:: Dataset content ::
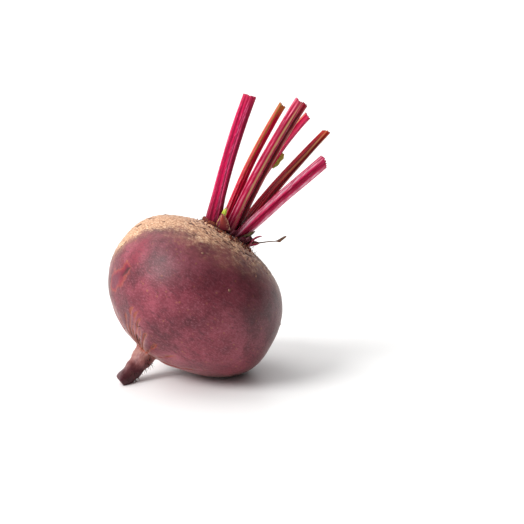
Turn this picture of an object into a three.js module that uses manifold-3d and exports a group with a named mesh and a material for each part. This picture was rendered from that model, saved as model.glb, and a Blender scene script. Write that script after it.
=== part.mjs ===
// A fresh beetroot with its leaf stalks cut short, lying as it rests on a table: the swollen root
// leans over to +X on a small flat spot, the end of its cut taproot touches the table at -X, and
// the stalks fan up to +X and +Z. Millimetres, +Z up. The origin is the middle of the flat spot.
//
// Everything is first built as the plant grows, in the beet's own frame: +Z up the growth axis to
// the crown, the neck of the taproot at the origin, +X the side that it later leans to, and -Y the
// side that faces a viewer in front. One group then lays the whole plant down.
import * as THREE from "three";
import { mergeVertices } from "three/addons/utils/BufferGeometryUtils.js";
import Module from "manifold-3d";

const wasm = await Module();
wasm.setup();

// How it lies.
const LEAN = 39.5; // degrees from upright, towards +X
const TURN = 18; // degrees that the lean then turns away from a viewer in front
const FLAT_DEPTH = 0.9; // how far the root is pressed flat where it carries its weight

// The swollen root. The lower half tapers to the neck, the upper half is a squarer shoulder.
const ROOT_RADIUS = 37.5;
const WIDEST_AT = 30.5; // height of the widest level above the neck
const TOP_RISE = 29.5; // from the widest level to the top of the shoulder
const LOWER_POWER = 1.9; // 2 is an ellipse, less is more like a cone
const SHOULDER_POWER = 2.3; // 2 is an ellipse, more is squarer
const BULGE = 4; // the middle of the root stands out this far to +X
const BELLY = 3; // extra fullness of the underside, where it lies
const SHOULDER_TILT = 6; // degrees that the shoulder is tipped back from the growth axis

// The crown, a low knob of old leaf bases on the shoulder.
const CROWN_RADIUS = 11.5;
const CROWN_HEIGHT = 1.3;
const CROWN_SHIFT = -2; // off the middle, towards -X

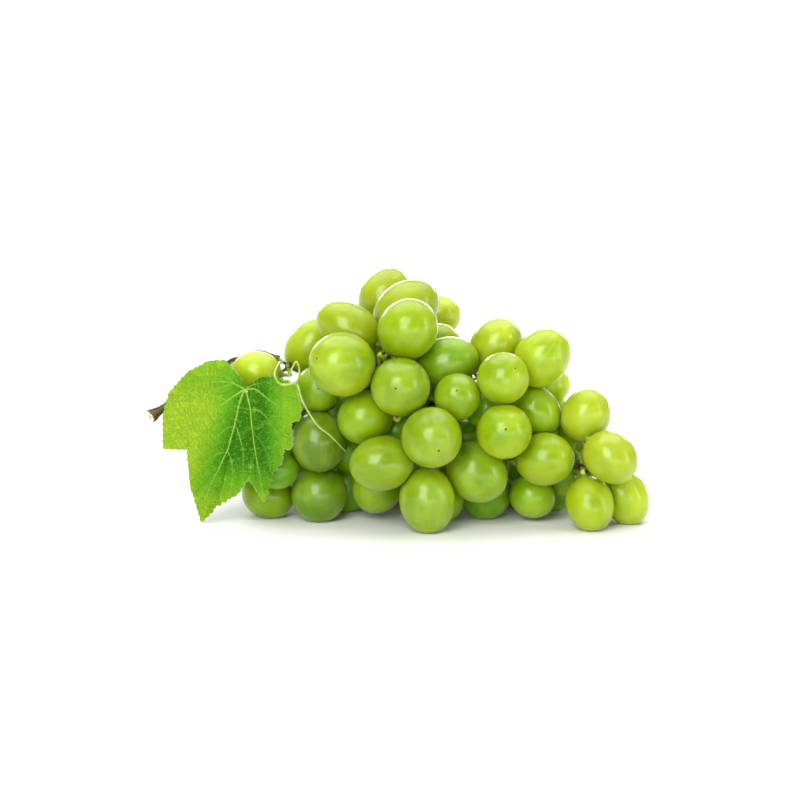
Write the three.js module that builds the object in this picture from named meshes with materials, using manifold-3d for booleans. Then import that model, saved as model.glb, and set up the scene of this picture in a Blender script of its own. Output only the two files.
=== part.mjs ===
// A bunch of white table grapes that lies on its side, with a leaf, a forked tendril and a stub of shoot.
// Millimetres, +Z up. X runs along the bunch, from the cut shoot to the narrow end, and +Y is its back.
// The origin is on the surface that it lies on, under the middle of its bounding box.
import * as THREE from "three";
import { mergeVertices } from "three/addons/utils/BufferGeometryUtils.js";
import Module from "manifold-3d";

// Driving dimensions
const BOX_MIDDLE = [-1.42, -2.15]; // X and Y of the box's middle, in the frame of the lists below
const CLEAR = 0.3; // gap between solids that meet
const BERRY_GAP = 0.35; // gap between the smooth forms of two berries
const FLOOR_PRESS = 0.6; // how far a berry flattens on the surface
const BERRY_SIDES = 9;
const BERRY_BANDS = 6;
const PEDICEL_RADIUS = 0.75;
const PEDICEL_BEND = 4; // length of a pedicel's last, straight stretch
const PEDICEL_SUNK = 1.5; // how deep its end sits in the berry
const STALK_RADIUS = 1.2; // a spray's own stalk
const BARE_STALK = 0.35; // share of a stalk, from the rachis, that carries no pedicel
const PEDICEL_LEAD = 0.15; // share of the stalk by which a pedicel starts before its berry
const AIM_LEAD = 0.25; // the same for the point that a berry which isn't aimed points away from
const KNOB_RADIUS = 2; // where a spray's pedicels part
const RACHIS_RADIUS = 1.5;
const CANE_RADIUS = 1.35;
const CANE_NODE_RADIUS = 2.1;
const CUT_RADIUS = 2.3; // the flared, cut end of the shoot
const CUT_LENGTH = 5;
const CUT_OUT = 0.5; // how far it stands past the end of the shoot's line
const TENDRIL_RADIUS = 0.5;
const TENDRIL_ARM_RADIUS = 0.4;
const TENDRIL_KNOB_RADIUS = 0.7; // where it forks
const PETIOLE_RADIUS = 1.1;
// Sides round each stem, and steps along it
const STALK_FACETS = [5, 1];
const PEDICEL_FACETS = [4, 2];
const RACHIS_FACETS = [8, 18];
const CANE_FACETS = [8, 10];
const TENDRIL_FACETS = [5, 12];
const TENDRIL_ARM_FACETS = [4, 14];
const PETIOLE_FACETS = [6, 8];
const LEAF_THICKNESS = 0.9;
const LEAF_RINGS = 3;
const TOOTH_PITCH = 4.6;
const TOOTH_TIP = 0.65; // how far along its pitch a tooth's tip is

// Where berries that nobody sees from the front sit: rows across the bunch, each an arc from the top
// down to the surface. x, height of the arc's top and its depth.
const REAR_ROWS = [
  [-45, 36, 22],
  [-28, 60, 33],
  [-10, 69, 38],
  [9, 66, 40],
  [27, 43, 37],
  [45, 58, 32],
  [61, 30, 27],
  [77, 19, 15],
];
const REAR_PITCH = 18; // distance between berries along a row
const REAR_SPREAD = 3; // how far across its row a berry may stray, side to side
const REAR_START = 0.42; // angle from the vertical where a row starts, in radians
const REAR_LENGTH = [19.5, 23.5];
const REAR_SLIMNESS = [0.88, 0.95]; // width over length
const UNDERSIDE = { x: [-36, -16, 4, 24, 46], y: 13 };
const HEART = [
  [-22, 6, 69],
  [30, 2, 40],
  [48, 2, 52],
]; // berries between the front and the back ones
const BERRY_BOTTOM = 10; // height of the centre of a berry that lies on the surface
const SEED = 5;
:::
● **Stated task**
From the records above, please extract every line and repeat it exactly.

● **Answer to the problem**
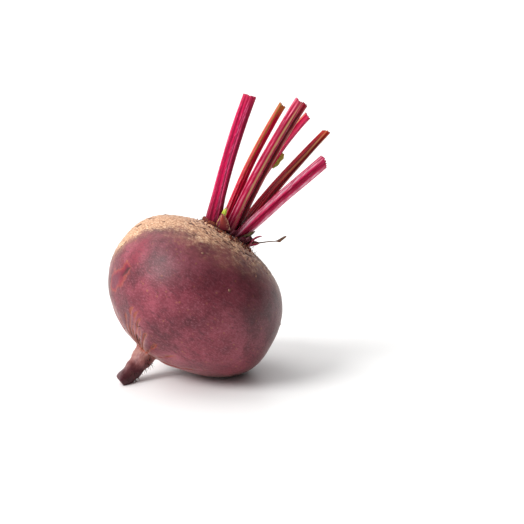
Turn this picture of an object into a three.js module that uses manifold-3d and exports a group with a named mesh and a material for each part. This picture was rendered from that model, saved as model.glb, and a Blender scene script. Write that script after it.
=== part.mjs ===
// A fresh beetroot with its leaf stalks cut short, lying as it rests on a table: the swollen root
// leans over to +X on a small flat spot, the end of its cut taproot touches the table at -X, and
// the stalks fan up to +X and +Z. Millimetres, +Z up. The origin is the middle of the flat spot.
//
// Everything is first built as the plant grows, in the beet's own frame: +Z up the growth axis to
// the crown, the neck of the taproot at the origin, +X the side that it later leans to, and -Y the
// side that faces a viewer in front. One group then lays the whole plant down.
import * as THREE from "three";
import { mergeVertices } from "three/addons/utils/BufferGeometryUtils.js";
import Module from "manifold-3d";

const wasm = await Module();
wasm.setup();

// How it lies.
const LEAN = 39.5; // degrees from upright, towards +X
const TURN = 18; // degrees that the lean then turns away from a viewer in front
const FLAT_DEPTH = 0.9; // how far the root is pressed flat where it carries its weight

// The swollen root. The lower half tapers to the neck, the upper half is a squarer shoulder.
const ROOT_RADIUS = 37.5;
const WIDEST_AT = 30.5; // height of the widest level above the neck
const TOP_RISE = 29.5; // from the widest level to the top of the shoulder
const LOWER_POWER = 1.9; // 2 is an ellipse, less is more like a cone
const SHOULDER_POWER = 2.3; // 2 is an ellipse, more is squarer
const BULGE = 4; // the middle of the root stands out this far to +X
const BELLY = 3; // extra fullness of the underside, where it lies
const SHOULDER_TILT = 6; // degrees that the shoulder is tipped back from the growth axis

// The crown, a low knob of old leaf bases on the shoulder.
const CROWN_RADIUS = 11.5;
const CROWN_HEIGHT = 1.3;
const CROWN_SHIFT = -2; // off the middle, towards -X

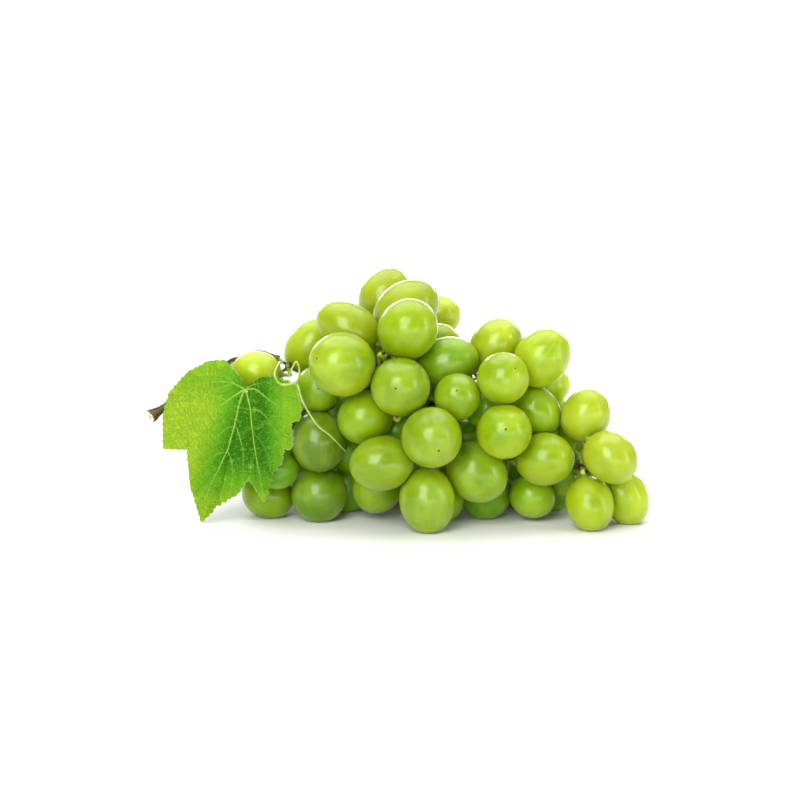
Write the three.js module that builds the object in this picture from named meshes with materials, using manifold-3d for booleans. Then import that model, saved as model.glb, and set up the scene of this picture in a Blender script of its own. Output only the two files.
=== part.mjs ===
// A bunch of white table grapes that lies on its side, with a leaf, a forked tendril and a stub of shoot.
// Millimetres, +Z up. X runs along the bunch, from the cut shoot to the narrow end, and +Y is its back.
// The origin is on the surface that it lies on, under the middle of its bounding box.
import * as THREE from "three";
import { mergeVertices } from "three/addons/utils/BufferGeometryUtils.js";
import Module from "manifold-3d";

// Driving dimensions
const BOX_MIDDLE = [-1.42, -2.15]; // X and Y of the box's middle, in the frame of the lists below
const CLEAR = 0.3; // gap between solids that meet
const BERRY_GAP = 0.35; // gap between the smooth forms of two berries
const FLOOR_PRESS = 0.6; // how far a berry flattens on the surface
const BERRY_SIDES = 9;
const BERRY_BANDS = 6;
const PEDICEL_RADIUS = 0.75;
const PEDICEL_BEND = 4; // length of a pedicel's last, straight stretch
const PEDICEL_SUNK = 1.5; // how deep its end sits in the berry
const STALK_RADIUS = 1.2; // a spray's own stalk
const BARE_STALK = 0.35; // share of a stalk, from the rachis, that carries no pedicel
const PEDICEL_LEAD = 0.15; // share of the stalk by which a pedicel starts before its berry
const AIM_LEAD = 0.25; // the same for the point that a berry which isn't aimed points away from
const KNOB_RADIUS = 2; // where a spray's pedicels part
const RACHIS_RADIUS = 1.5;
const CANE_RADIUS = 1.35;
const CANE_NODE_RADIUS = 2.1;
const CUT_RADIUS = 2.3; // the flared, cut end of the shoot
const CUT_LENGTH = 5;
const CUT_OUT = 0.5; // how far it stands past the end of the shoot's line
const TENDRIL_RADIUS = 0.5;
const TENDRIL_ARM_RADIUS = 0.4;
const TENDRIL_KNOB_RADIUS = 0.7; // where it forks
const PETIOLE_RADIUS = 1.1;
// Sides round each stem, and steps along it
const STALK_FACETS = [5, 1];
const PEDICEL_FACETS = [4, 2];
const RACHIS_FACETS = [8, 18];
const CANE_FACETS = [8, 10];
const TENDRIL_FACETS = [5, 12];
const TENDRIL_ARM_FACETS = [4, 14];
const PETIOLE_FACETS = [6, 8];
const LEAF_THICKNESS = 0.9;
const LEAF_RINGS = 3;
const TOOTH_PITCH = 4.6;
const TOOTH_TIP = 0.65; // how far along its pitch a tooth's tip is

// Where berries that nobody sees from the front sit: rows across the bunch, each an arc from the top
// down to the surface. x, height of the arc's top and its depth.
const REAR_ROWS = [
  [-45, 36, 22],
  [-28, 60, 33],
  [-10, 69, 38],
  [9, 66, 40],
  [27, 43, 37],
  [45, 58, 32],
  [61, 30, 27],
  [77, 19, 15],
];
const REAR_PITCH = 18; // distance between berries along a row
const REAR_SPREAD = 3; // how far across its row a berry may stray, side to side
const REAR_START = 0.42; // angle from the vertical where a row starts, in radians
const REAR_LENGTH = [19.5, 23.5];
const REAR_SLIMNESS = [0.88, 0.95]; // width over length
const UNDERSIDE = { x: [-36, -16, 4, 24, 46], y: 13 };
const HEART = [
  [-22, 6, 69],
  [30, 2, 40],
  [48, 2, 52],
]; // berries between the front and the back ones
const BERRY_BOTTOM = 10; // height of the centre of a berry that lies on the surface
const SEED = 5;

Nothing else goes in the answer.